- [THE PROBLEM] In the material below, the lines containing the word "bodies" are required; copy each of them.
─── DATA EXTRACT ───
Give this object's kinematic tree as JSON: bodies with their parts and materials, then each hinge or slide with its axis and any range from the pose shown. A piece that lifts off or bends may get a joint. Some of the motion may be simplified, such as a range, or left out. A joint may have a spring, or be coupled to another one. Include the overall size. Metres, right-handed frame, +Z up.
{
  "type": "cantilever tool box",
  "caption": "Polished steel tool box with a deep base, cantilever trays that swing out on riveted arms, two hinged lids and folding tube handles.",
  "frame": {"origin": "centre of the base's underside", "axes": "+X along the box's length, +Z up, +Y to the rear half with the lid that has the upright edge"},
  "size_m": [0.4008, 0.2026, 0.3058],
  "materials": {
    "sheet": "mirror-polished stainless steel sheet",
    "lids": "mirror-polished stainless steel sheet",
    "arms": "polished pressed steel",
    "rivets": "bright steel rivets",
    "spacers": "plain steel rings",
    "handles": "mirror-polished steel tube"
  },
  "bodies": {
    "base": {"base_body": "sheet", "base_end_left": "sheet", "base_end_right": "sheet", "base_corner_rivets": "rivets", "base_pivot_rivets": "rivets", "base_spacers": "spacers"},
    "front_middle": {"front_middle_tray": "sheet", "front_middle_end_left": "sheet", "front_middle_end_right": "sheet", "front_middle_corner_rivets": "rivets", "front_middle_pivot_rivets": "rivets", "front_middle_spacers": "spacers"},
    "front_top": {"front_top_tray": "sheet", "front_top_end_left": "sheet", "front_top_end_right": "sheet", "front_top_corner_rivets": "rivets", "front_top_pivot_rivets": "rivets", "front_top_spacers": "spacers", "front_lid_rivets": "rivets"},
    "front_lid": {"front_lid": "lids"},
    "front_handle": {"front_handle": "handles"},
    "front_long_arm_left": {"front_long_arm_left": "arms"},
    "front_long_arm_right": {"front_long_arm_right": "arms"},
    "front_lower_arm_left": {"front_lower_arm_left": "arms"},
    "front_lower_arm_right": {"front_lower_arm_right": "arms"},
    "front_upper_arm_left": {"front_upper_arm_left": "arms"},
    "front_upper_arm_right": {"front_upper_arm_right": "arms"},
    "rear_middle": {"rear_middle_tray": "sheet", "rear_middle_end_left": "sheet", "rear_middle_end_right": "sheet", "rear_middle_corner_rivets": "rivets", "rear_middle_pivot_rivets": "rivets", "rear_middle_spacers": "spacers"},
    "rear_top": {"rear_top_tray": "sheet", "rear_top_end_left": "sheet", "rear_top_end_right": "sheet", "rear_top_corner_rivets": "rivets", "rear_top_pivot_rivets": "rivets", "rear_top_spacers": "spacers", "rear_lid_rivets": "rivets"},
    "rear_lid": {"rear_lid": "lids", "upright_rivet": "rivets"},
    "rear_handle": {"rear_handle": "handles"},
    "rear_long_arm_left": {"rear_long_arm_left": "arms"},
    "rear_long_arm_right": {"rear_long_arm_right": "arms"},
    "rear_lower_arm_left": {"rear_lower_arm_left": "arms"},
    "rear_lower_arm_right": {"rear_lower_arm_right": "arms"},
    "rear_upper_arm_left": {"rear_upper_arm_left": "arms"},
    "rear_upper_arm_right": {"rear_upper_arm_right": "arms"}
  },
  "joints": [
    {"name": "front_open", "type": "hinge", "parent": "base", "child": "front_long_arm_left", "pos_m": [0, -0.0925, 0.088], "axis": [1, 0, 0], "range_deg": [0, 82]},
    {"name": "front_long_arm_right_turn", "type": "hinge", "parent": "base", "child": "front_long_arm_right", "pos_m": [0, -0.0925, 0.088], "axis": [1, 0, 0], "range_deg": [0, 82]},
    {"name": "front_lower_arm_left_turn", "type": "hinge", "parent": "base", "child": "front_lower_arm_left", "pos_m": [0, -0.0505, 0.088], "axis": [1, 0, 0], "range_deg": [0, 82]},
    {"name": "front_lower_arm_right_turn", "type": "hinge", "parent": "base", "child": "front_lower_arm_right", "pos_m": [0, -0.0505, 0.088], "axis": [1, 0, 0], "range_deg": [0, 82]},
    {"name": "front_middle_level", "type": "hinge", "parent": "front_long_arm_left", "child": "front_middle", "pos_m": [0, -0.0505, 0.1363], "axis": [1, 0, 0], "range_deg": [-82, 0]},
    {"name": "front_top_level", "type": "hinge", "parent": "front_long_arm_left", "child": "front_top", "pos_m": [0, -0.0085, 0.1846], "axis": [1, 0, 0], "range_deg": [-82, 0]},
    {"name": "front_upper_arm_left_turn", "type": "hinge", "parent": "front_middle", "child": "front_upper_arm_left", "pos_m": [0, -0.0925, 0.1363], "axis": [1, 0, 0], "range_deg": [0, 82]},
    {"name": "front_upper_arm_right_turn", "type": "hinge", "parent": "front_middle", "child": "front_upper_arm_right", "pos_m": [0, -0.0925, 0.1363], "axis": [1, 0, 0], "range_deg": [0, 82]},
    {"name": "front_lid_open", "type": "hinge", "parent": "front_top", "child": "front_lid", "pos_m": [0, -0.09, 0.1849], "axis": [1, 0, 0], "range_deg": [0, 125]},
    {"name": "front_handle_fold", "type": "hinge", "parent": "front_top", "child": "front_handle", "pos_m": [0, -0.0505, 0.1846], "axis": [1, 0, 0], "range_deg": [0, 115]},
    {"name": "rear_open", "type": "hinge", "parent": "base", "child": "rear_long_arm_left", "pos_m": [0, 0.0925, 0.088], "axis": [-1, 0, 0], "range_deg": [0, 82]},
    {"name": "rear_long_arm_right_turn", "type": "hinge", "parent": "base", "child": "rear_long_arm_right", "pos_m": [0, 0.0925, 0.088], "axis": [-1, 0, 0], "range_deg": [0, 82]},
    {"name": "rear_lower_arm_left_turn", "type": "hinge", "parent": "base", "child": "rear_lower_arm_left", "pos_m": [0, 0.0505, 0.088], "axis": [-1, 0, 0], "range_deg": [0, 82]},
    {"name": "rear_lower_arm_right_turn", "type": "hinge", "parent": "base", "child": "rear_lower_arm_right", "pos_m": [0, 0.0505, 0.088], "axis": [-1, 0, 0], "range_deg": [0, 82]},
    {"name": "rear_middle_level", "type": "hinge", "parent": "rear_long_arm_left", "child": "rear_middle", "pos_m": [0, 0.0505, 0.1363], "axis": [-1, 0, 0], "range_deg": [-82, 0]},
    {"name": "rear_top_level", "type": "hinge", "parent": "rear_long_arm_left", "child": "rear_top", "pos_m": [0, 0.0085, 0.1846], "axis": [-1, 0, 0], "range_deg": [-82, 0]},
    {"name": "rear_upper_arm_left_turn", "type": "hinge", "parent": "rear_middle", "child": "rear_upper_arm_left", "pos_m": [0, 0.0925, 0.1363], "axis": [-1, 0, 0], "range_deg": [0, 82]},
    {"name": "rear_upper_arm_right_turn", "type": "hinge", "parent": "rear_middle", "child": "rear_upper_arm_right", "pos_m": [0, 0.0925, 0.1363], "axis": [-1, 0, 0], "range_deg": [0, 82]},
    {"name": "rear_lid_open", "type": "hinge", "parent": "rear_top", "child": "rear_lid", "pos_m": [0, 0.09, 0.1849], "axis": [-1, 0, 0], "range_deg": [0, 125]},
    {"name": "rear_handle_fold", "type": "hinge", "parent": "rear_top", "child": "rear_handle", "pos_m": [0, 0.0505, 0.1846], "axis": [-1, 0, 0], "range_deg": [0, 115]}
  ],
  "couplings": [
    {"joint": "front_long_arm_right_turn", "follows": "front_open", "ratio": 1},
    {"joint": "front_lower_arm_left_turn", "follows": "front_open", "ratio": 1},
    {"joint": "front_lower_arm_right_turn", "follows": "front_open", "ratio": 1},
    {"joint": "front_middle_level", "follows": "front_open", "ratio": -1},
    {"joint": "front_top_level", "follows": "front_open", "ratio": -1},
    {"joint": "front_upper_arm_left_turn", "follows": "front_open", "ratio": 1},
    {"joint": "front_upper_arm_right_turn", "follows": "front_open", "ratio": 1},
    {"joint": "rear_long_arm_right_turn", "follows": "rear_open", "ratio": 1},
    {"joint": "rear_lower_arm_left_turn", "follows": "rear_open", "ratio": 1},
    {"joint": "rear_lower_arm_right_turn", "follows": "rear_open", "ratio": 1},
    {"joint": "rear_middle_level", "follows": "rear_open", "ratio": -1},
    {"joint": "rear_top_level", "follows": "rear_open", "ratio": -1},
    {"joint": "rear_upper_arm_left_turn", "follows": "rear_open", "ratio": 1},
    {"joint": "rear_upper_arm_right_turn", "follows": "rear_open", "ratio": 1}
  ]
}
───
- [ANSWER TO THE PROBLEM]
Give this object's kinematic tree as JSON: bodies with their parts and materials, then each hinge or slide with its axis and any range from the pose shown. A piece that lifts off or bends may get a joint. Some of the motion may be simplified, such as a range, or left out. A joint may have a spring, or be coupled to another one. Include the overall size. Metres, right-handed frame, +Z up.
  "bodies": {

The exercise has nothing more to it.